I do speak from experience.   My own pension was with a well-liked and respected employer, and we all enjoyed a lot of trust between employees, employer, and the scheme.   Over the years the Company transformed its structure, becoming more isolated and as the pensions deficit grew, the wide-boy lawyers got drawn in.   Loopholes were found and benefits were slashed, without sympathy, wherever it could legally be done.  The company didn’t care, because the old DB scheme had been closed and most employees by then were on the newer money purchase plan.    It can happen anywhere, and probably will happen everywhere, just a question of when.

As a scheme member I would never, ever, trust advice that came from a scheme trustee.   Legally they are probably not allowed to give advice, but they can issue communications that look like and sound like advice, tread carefully.

The days are gone, whereby companies can be 'wide-boys' or carry out 'dodgy-dealings' .... especially where company pensions are concerned !!
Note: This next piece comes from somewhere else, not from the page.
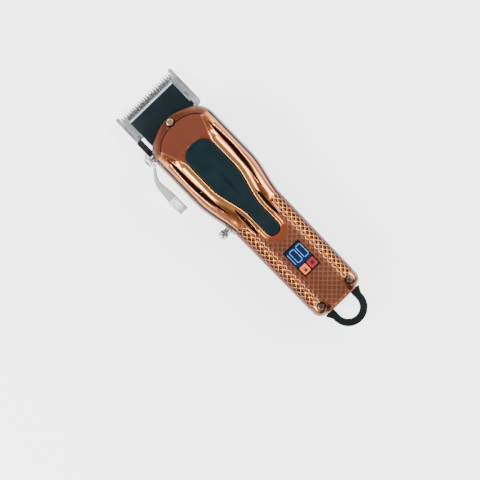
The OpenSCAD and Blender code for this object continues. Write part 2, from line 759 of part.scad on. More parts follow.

The scheme trustees are there to manage the fund, not give advice. I think you may have mis-understood what I intended about BT providing a financial advisor. They don't pay for them, they just rubber-stamp the fact that they are akin to a blue-chip company and can be highly trusted with your investments or giving advice. Unlike what happened to a friend of mine's brother, who after 11yrs with a certain financial advisor, ran off with a few hundred grand of his money !!  :no:

BT have had to re-assess their pension fund deficit (which came about as a result of borrowing from the company to purchase 3G licenses, back when regulation was p1ss-poor), and as a result of this and the fact that their pensioners are living longer, the DB scheme has had to close.

I cannot begin to tell you the options that are now available to folk thinking of retiring ..... they are many and varied ..... and as I say, luckily I have a decent employer who have brought in an independent company to guide us through the changes and inform us of the plethora of different options.